▶ **WRITTEN REQUEST**
Please report every line from the material that contains the word "collection".

++++ GIVEN INFORMATION

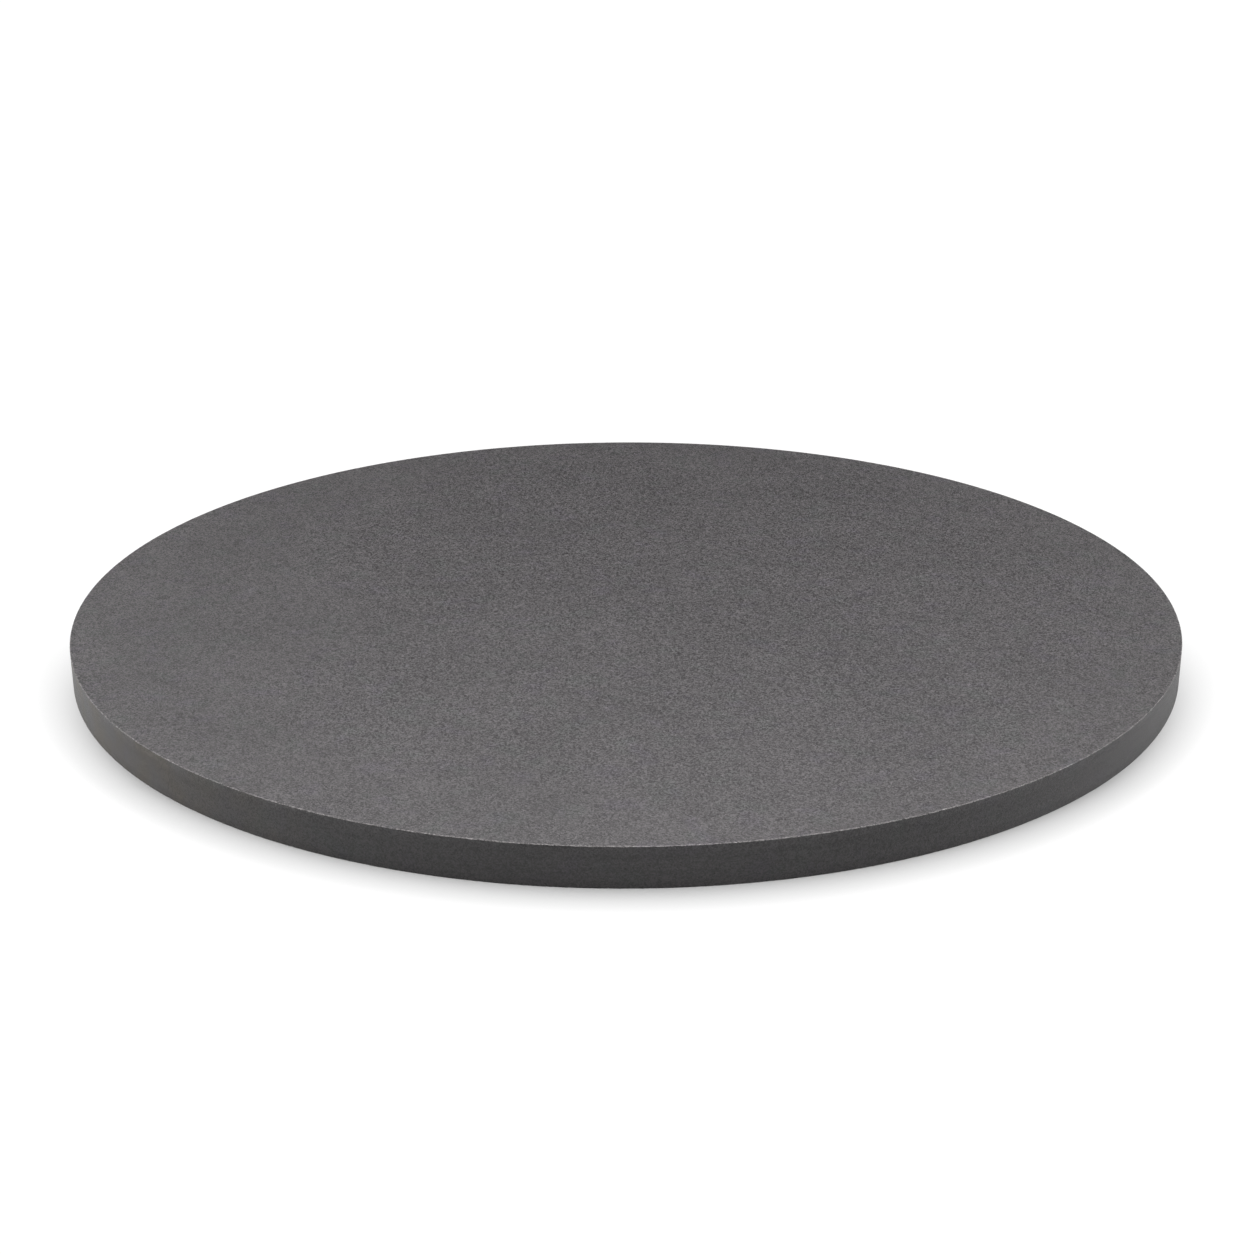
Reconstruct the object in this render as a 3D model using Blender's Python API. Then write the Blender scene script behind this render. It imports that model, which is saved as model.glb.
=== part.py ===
"""Round basalt massage stone: one thin disc, sawn to thickness, ground round and honed on top.

All lengths are in metres and +Z is up. The origin is the centre of the flat face that the disc
lies on, so the stone stands on z = 0 and its honed face is at z = THICKNESS.
"""

import math

import bmesh
import bpy
from mathutils import Matrix, Vector

# Driving sizes
DIAMETER = 0.300
THICKNESS = 0.010
TOP_ARRIS = 0.00030  # radius that eases the edge of the honed face
BASE_ARRIS = 0.00025  # radius that eases the edge of the lower face

# Fineness of the round shapes
RIM_STEPS = 256
ARRIS_STEPS = 3

# Faces that meet at more than this angle keep a crisp line between them
CRISP_ANGLE = math.radians(35.0)

# Finish of the stone
STONE_COLOUR = (0.100, 0.095, 0.097, 1.0)
STONE_ROUGHNESS = 0.62
STONE_METALLIC = 0.0


def clear_scene():
    """Remove every object, so that the scene holds only the stone."""
    for obj in list(bpy.data.objects):
        bpy.data.objects.remove(obj, do_unlink=True)


def basalt_material():
    """The honed, unsealed dark grey stone."""
    material = bpy.data.materials.new("honed_basalt")
    material.use_nodes = True
    shader = material.node_tree.nodes["Principled BSDF"]
    shader.inputs["Base Color"].default_value = STONE_COLOUR
    shader.inputs["Roughness"].default_value = STONE_ROUGHNESS
    shader.inputs["Metallic"].default_value = STONE_METALLIC
    material.diffuse_color = STONE_COLOUR
    return material


def arris_points(centre_r, centre_z, radius, start_angle):
    """A quarter turn from start_angle downwards, as (r, z) points round an arris centre."""
    points = []
    for step in range(ARRIS_STEPS + 1):
        angle = start_angle - math.radians(90.0) * step / ARRIS_STEPS
        points.append((centre_r + radius * math.cos(angle), centre_z + radius * math.sin(angle)))
    return points


def disc_profile():
    """Half of the disc's section, from the top centre round the rim to the bottom centre."""
    rim_r = DIAMETER / 2.0
    top_edge = arris_points(rim_r - TOP_ARRIS, THICKNESS - TOP_ARRIS, TOP_ARRIS, math.radians(90.0))
    base_edge = arris_points(rim_r - BASE_ARRIS, BASE_ARRIS, BASE_ARRIS, 0.0)
    return [(0.0, THICKNESS), *top_edge, *base_edge, (0.0, 0.0)]


def turned_mesh(name, profile):
    """Turn an (r, z) profile, whose two ends lie on the axis, round +Z into one closed mesh."""
    bm = bmesh.new()
    verts = [bm.verts.new((r, 0.0, z)) for r, z in profile]
    edges = [bm.edges.new(pair) for pair in zip(verts, verts[1:])]
    bmesh.ops.spin(
        bm,
        geom=verts + edges,
        cent=Vector((0.0, 0.0, 0.0)),
        axis=Vector((0.0, 0.0, 1.0)),
        angle=math.tau,
        steps=RIM_STEPS,
        use_merge=True,
    )
    bmesh.ops.remove_doubles(bm, verts=bm.verts, dist=min(TOP_ARRIS, BASE_ARRIS) / 100.0)
    bmesh.ops.recalc_face_normals(bm, faces=bm.faces)
    mesh = bpy.data.meshes.new(name)
    bm.to_mesh(mesh)
    bm.free()
    return mesh


def make_stone():
    """The whole object: one solid disc, placed on z = 0."""
    mesh = turned_mesh("basalt_disc", disc_profile())
    mesh.materials.append(basalt_material())
    mesh.shade_smooth()
    mesh.set_sharp_from_angle(angle=CRISP_ANGLE)
    stone = bpy.data.objects.new("basalt_disc", mesh)
    stone.matrix_world = Matrix.Identity(4)
    bpy.context.scene.collection.objects.link(stone)
    return stone


def main():
    """Build the stone in an empty scene."""
    clear_scene()
    make_stone()


if __name__ == "__main__":
    main()
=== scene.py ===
"""Studio model of a round honed basalt massage stone.

One solid disc lies on a pale floor: a honed upper face, hair-fine eased edges, a ground rim and a
sawn lower face. Lengths are in metres, +Z is up and the origin is the centre of the lower face.
"""

import logging
import math
from dataclasses import dataclass, field
from enum import Enum, IntEnum

import bmesh
import bpy
import numpy as np
from mathutils import Matrix, Vector, geometry, noise


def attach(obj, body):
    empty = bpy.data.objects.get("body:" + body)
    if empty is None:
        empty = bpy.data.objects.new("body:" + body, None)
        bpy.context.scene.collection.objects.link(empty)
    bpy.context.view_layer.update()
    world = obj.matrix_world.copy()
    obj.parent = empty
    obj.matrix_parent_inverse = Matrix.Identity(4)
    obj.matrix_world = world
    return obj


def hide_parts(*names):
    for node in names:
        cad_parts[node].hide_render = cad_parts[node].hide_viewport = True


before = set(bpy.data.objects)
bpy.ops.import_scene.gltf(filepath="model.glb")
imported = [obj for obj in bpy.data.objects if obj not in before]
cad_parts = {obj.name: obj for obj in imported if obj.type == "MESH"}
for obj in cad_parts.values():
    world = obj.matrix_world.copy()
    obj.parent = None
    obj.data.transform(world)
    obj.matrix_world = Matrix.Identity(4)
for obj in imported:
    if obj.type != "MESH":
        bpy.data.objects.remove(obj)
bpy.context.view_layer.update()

log = logging.getLogger("basalt_stone")

MILLI = 0.001
BODY = "root"
CAD_NODE = "basalt_disc"
CRISP_ANGLE = math.radians(32.0)
QUARTER_TURN = math.radians(90.0)
TRIANGLE_HEIGHT = math.cos(math.radians(30.0))

Colour = tuple[float, float, float]


class Zone(IntEnum):
    """The four differently worked surfaces of the stone, in material order."""

    HONED = 0
    EASED = 1
    GROUND = 2
    SAWN = 3


class Worked(Enum):
    """What the tool left on a surface, on top of the stone's own grain."""

    PLAIN = "plain"
    GRINDING_LINES = "grinding lines"
    SAW_ARCS = "saw arcs"
    # Pale edge strip: partly wear, partly a painted highlight along the edge.
    WORN_PALE_AND_HIGHLIGHT = "worn pale and highlight"


class NodeWriter:
    """Adds shader nodes to one node tree and joins them up."""

    def __init__(self, tree: bpy.types.NodeTree) -> None:
        """Start writing into an emptied material, world or group tree."""
        self.tree = tree
        self.tree.nodes.clear()

    def add(self, kind: str, **settings: object) -> bpy.types.Node:
        """Add one node.

        Args:
            kind: Blender's name of the node type.
            **settings: Node properties to set.

        Returns:
            The new node.
        """
        node = self.tree.nodes.new(kind)
        for name, value in settings.items():
            setattr(node, name, value)
        return node

    def feed(self, socket: bpy.types.NodeSocket, value: object) -> None:
        """Link a socket into another one, or set the other one to a plain value.

        Args:
            socket: The socket to fill.
            value: A socket, a plain value, or None to leave it as it is.
        """
        if isinstance(value, bpy.types.NodeSocket):
            self.tree.links.new(value, socket)
        elif value is not None:
            socket.default_value = value

    def math(self, operation: str, *values: object, clamp: bool = False) -> bpy.types.NodeSocket:
        """Apply one arithmetic operation.

        Args:
            operation: Blender's name of the operation.
            *values: Sockets or plain numbers, in order.
            clamp: Whether the result is kept between 0 and 1.

        Returns:
            The result socket.
        """
        node = self.add("ShaderNodeMath", operation=operation, use_clamp=clamp)
        for socket, value in zip(node.inputs, values):
            self.feed(socket, value)
        return node.outputs[0]

    def vector(
        self, operation: str, first: object, second: object = None, scale: object = None
    ) -> bpy.types.NodeSocket:
        """Apply one vector operation.

        Args:
            operation: Blender's name of the operation.
            first: The first vector, as a socket or plain values.
            second: The second vector, where the operation has one.
            scale: The factor, for the SCALE operation.

        Returns:
            The vector result, or the number for LENGTH and DISTANCE.
        """
        node = self.add("ShaderNodeVectorMath", operation=operation)
        self.feed(node.inputs[0], first)
        self.feed(node.inputs[1], second)
        if scale is not None:
            self.feed(node.inputs["Scale"], scale)
        return node.outputs["Value" if operation in ("LENGTH", "DISTANCE") else "Vector"]

    def between(
        self, value: object, low: object, high: object, new_low: object, new_high: object
    ) -> bpy.types.NodeSocket:
        """Map a value from one range onto another, clamped to the new range.

        Args:
            value: The value to map.
            low: Lower end of the old range.
            high: Upper end of the old range.
            new_low: What the lower end becomes.
            new_high: What the upper end becomes.

        Returns:
            The mapped value's socket.
        """
        node = self.add("ShaderNodeMapRange", clamp=True)
        for socket, number in zip(node.inputs, (value, low, high, new_low, new_high)):
            self.feed(socket, number)
        return node.outputs[0]

    def mix(self, share: object, first: object, second: object) -> bpy.types.NodeSocket:
        """Mix two colours.

        Args:
            share: How much of the second colour shows, 0 to 1.
            first: The first colour.
            second: The second colour.

        Returns:
            The mixed colour's socket.
        """
        node = self.add("ShaderNodeMix", data_type="RGBA")
        for name, value in (("Factor_Float", share), ("A_Color", first), ("B_Color", second)):
            self.feed(next(s for s in node.inputs if s.identifier == name), value)
        return next(s for s in node.outputs if s.identifier == "Result_Color")

    def noise(
        self, position: object, size: float, detail: float, roughness: float = 0.5
    ) -> bpy.types.NodeSocket:
        """Soft solid noise.

        Args:
            position: Where the noise is read.
            size: Length of one lump, in the units of the position.
            detail: How many finer layers are added.
            roughness: How strongly the finer layers count.

        Returns:
            The noise value's socket, about 0.5 in the mean.
        """
        node = self.add("ShaderNodeTexNoise", noise_dimensions="3D")
        self.feed(node.inputs["Vector"], position)
        self.feed(node.inputs["Scale"], 1.0 / size)
        self.feed(node.inputs["Detail"], detail)
        self.feed(node.inputs["Roughness"], roughness)
        return node.outputs[0]

    def cells(self, position: object, size: float) -> bpy.types.Node:
        """Random cells, one colour to a cell.

        Args:
            position: Where the cells are read.
            size: Width of one cell.

        Returns:
            A node with three random numbers for each cell.
        """
        cell = self.add("ShaderNodeTexVoronoi", voronoi_dimensions="3D", feature="F1")
        self.feed(cell.inputs["Vector"], position)
        self.feed(cell.inputs["Scale"], 1.0 / size)
        split = self.add("ShaderNodeSeparateColor")
        self.feed(split.inputs[0], cell.outputs["Color"])
        return split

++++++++

▶ **WRITTEN SOLUTION**
    bpy.context.scene.collection.objects.link(stone)
        bpy.context.scene.collection.objects.link(empty)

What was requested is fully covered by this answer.